PROBLEM DETAILS ->
Scan the data. Collect each line that contains the word "every".

** Start of GIVEN RECORDS **

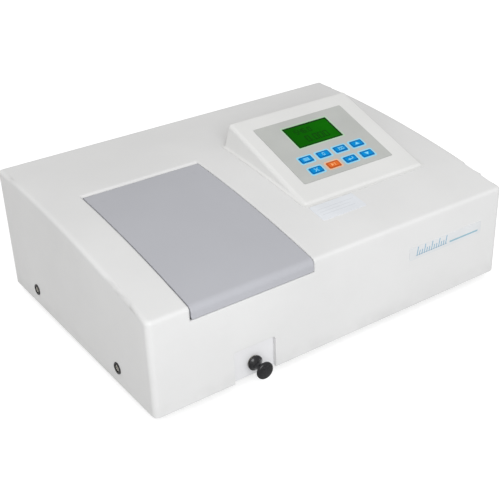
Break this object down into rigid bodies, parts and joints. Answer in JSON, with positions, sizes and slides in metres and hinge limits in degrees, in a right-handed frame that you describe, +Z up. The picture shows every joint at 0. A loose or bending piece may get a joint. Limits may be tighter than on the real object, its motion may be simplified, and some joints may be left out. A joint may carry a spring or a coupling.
{
  "type": "benchtop spectrophotometer",
  "caption": "Benchtop visible spectrophotometer: crowned pale cover, hinged grey sample lid, pull-rod cell changer, raised sloping console with display and keys, optics and electronics inside.",
  "frame": {"origin": "on the bench, under the centre of the whole outline with the pull knob pushed in", "axes": "+X to the operator's right, +Y from the front to the back, +Z up"},
  "size_m": [0.4784, 0.359, 0.1887],
  "materials": {
    "cover_shell": "pale grey satin enamel on a moulded shell, faint orange peel",
    "steel_tray": "pale grey powder coat",
    "foot_rubber": "matt black rubber",
    "screw_steel": "bright nickel-plated steel",
    "cup_black": "black moulded cup washers",
    "front_plate": "printed pale blue name-plate foil with a wavelength scale",
    "paper_label": "thin printed vinyl",
    "lid_plastic": "mid grey satin enamel",
    "black_liner": "black light-trap flock",
    "pin_steel": "ground steel pin",
    "tub_black": "black matt moulding, light absorbing",
    "gasket_foam": "closed-cell black foam",
    "rod_steel": "ground and polished rod",
    "carriage_black": "black anodised",
    "holder_black": "black anodised, machined",
    "spring_steel": "spring steel strip",
    "knob_black": "glossy black phenolic",
    "plate_grey": "pale grey enamel",
    "bush_brass": "turned brass",
    "mono_cast": "black finished casting",
    "mono_lid": "black finished sheet",
    "slit_steel": "blued steel strip",
    "mirror_glass": "aluminised glass",
    "mount_black": "black anodised",
    "lens_glass": "polished optical glass",
    "grating_glass": "ruled replica, rainbow sheen",
    "table_alloy": "machined brass sector and table",
    "pinion_brass": "hobbed brass",
    "motor_steel": "steel cans",
    "lamp_sheet": "zinc-grey sheet",
    "lamp_ceramic": "glazed steatite",
    "lamp_quartz": "quartz envelope",
    "wheel_alloy": "black anodised",
    "filter_glass": "tinted order-sorting filters",
    "detector_alloy": "plain machined",
    "diode_board": "green board with a metal-canned photodiode",
    "console_plastic": "pale grey satin moulding",
    "overlay_film": "grey-green printed polyester membrane",
    "key_blue": "blue domed membrane key",
    "key_orange": "orange domed membrane key",
    "lcd_green": "green liquid-crystal display",
    "board_green": "green solder mask",
    "panel_paint": "pale grey powder coat",
    "inlet_black": "black moulding",
    "fuse_black": "black moulding",
    "rocker_black": "glossy black rocker",
    "port_metal": "tin-plated shell",
    "fan_black": "black moulding",
    "supply_metal": "perforated zinc-plated steel",
    "ribbon_grey": "grey flat cable"
  },
  "bodies": {
    "chassis": {"base_tray": "steel_tray", "concave_mirrors": "mirror_glass", "console_shell": "console_plastic", "cover_screw_cups": "cup_black", "cover_screws": "screw_steel", "detector_housing": "detector_alloy", "display_ribbon": "ribbon_grey", "fan_frame": "fan_black", "foot_screws": "screw_steel", "front_label": "front_plate", "guide_rods": "rod_steel", "halogen_lamp": "lamp_quartz", "hinge_pins": "pin_steel", "keypad_board": "board_green", "keypad_overlay": "overlay_film", "lamp_house": "lamp_sheet", "lamp_socket": "lamp_ceramic", "lcd_module": "lcd_green", "lenses": "lens_glass", "main_board": "board_green", "mains_inlet": "inlet_black", "mono_cover": "mono_lid", "mono_housing": "mono_cast", "optic_mounts": "mount_black", "photodiode": "diode_board", "power_supply": "supply_metal", "rear_panel": "panel_paint", "rim_gasket": "gasket_foam", "rod_bush": "bush_brass", "rod_guide_plate": "plate_grey", "rubber_feet": "foot_rubber", "sample_tub": "tub_black", "serial_port": "port_metal", "slit_plates": "slit_steel", "stepper_motors": "motor_steel", "top_cover": "cover_shell", "top_label": "paper_label"},
    "lid": {"sample_lid": "lid_plastic", "lid_liner": "black_liner"},
    "changer": {"cell_carriage": "carriage_black", "cell_holder": "holder_black", "cuvette_springs": "spring_steel", "pull_rod": "rod_steel", "pull_knob": "knob_black"},
    "rocker": {"power_rocker": "rocker_black"},
    "fuse_carrier": {"fuse_drawer": "fuse_black"},
    "fan": {"fan_rotor": "fan_black"},
    "filters": {"filter_wheel": "wheel_alloy", "order_filters": "filter_glass"},
    "wavelength_table": {"grating_table": "table_alloy", "grating": "grating_glass"},
    "wavelength_pinion": {"motor_pinion": "pinion_brass"},
    "key_mode": {"key_mode": "key_blue"},
    "key_zero": {"key_zero": "key_blue"},
    "key_full": {"key_full": "key_blue"},
    "key_up": {"key_up": "key_blue"},
    "key_clear": {"key_clear": "key_blue"},
    "key_start": {"key_start": "key_orange"},
    "key_enter": {"key_enter": "key_blue"},
    "key_down": {"key_down": "key_blue"}
  },
  "joints": [
    {"name": "lid_hinge", "type": "hinge", "parent": "chassis", "child": "lid", "pos_m": [-0.115, 0.0468, 0.14391], "axis": [-1, 0, 0], "range_deg": [0, 80]},
    {"name": "changer_slide", "type": "slide", "parent": "chassis", "child": "changer", "axis": [0, -1, 0], "range_m": [0, 0.06]},
    {"name": "power_rocker_tilt", "type": "hinge", "parent": "chassis", "child": "rocker", "pos_m": [-0.163, 0.1702, 0.0665], "axis": [1, 0, 0], "range_deg": [0, 16]},
    {"name": "fuse_drawer_slide", "type": "slide", "parent": "chassis", "child": "fuse_carrier", "axis": [0, 1, 0], "range_m": [0, 0.018]},
    {"name": "fan_spin", "type": "hinge", "parent": "chassis", "child": "fan", "pos_m": [0.147, 0.165, 0.055], "axis": [0, 1, 0], "continuous": true},
    {"name": "filter_wheel_turn", "type": "hinge", "parent": "chassis", "child": "filters", "pos_m": [0.133, 0.045, 0.061], "axis": [0, 1, 0], "continuous": true},
    {"name": "wavelength_turn", "type": "hinge", "parent": "chassis", "child": "wavelength_table", "pos_m": [0.047, -0.0005, 0.03], "axis": [0, 0, 1], "range_deg": [-8, 18.5]},
    {"name": "wavelength_pinion_turn", "type": "hinge", "parent": "chassis", "child": "wavelength_pinion", "pos_m": [-0.001, -0.0005, 0.03], "axis": [0, 0, 1], "range_deg": [-95, 45]},
    {"name": "key_mode_press", "type": "slide", "parent": "chassis", "child": "key_mode", "axis": [0, 0.3272, -0.9449], "range_m": [0, 0.0005], "stiffness_N_per_m": 400},
    {"name": "key_zero_press", "type": "slide", "parent": "chassis", "child": "key_zero", "axis": [0, 0.3272, -0.9449], "range_m": [0, 0.0005], "stiffness_N_per_m": 400},
    {"name": "key_full_press", "type": "slide", "parent": "chassis", "child": "key_full", "axis": [0, 0.3272, -0.9449], "range_m": [0, 0.0005], "stiffness_N_per_m": 400},
    {"name": "key_up_press", "type": "slide", "parent": "chassis", "child": "key_up", "axis": [0, 0.3272, -0.9449], "range_m": [0, 0.0005], "stiffness_N_per_m": 400},
    {"name": "key_clear_press", "type": "slide", "parent": "chassis", "child": "key_clear", "axis": [0, 0.3272, -0.9449], "range_m": [0, 0.0005], "stiffness_N_per_m": 400},
    {"name": "key_start_press", "type": "slide", "parent": "chassis", "child": "key_start", "axis": [0, 0.3272, -0.9449], "range_m": [0, 0.0005], "stiffness_N_per_m": 400},
    {"name": "key_enter_press", "type": "slide", "parent": "chassis", "child": "key_enter", "axis": [0, 0.3272, -0.9449], "range_m": [0, 0.0005], "stiffness_N_per_m": 400},
    {"name": "key_down_press", "type": "slide", "parent": "chassis", "child": "key_down", "axis": [0, 0.3272, -0.9449], "range_m": [0, 0.0005], "stiffness_N_per_m": 400}
  ],
  "couplings": [
    {"joint": "wavelength_pinion_turn", "follows": "wavelength_turn", "ratio": -5}
  ]
}
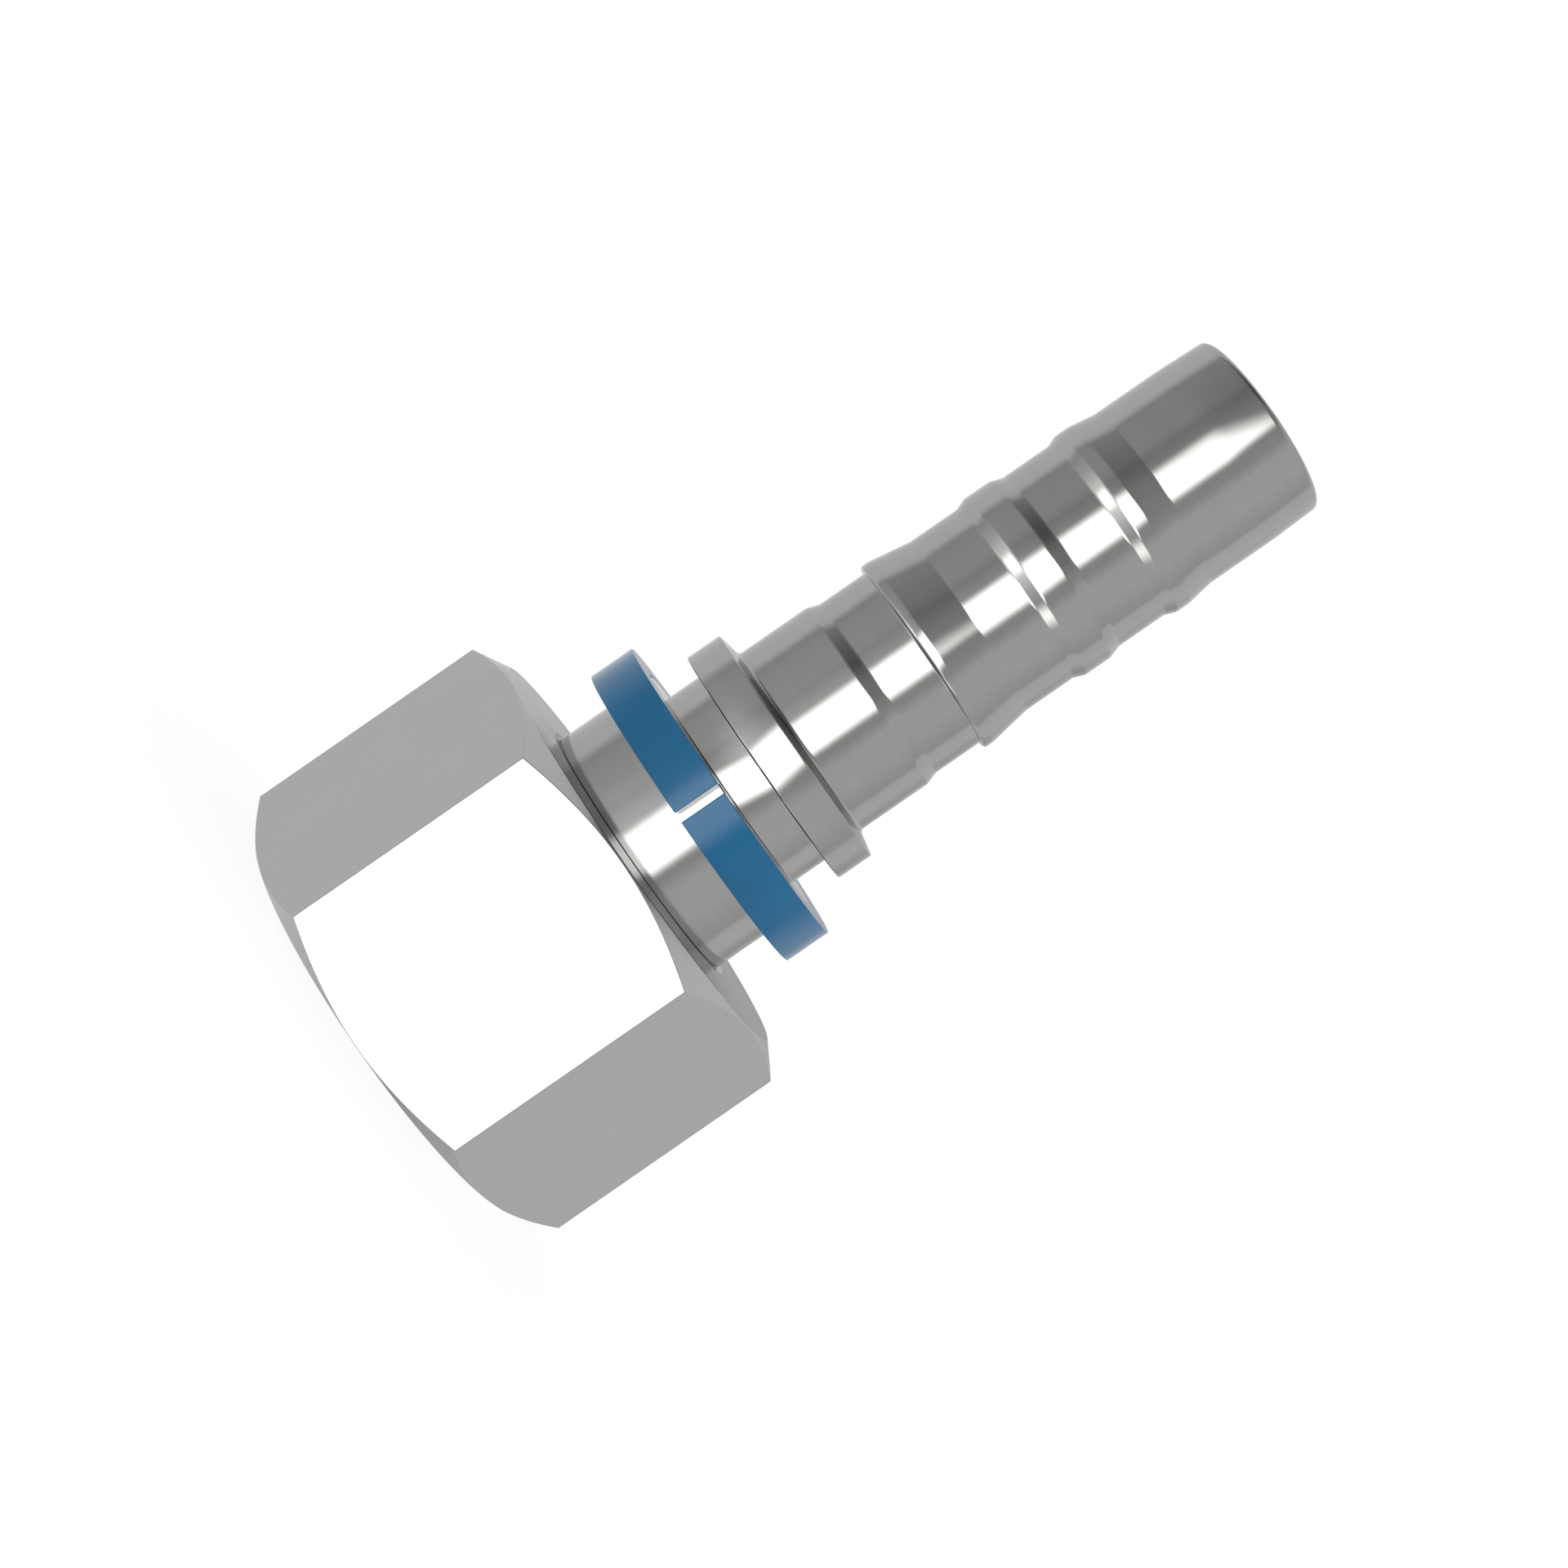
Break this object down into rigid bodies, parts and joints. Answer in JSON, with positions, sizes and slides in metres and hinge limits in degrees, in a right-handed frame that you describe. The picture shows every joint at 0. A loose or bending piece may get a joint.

** End of GIVEN RECORDS **

CORRECT RESULT ->
Break this object down into rigid bodies, parts and joints. Answer in JSON, with positions, sizes and slides in metres and hinge limits in degrees, in a right-handed frame that you describe, +Z up. The picture shows every joint at 0. A loose or bending piece may get a joint. Limits may be tighter than on the real object, its motion may be simplified, and some joints may be left out. A joint may carry a spring or a coupling.
Break this object down into rigid bodies, parts and joints. Answer in JSON, with positions, sizes and slides in metres and hinge limits in degrees, in a right-handed frame that you describe. The picture shows every joint at 0. A loose or bending piece may get a joint.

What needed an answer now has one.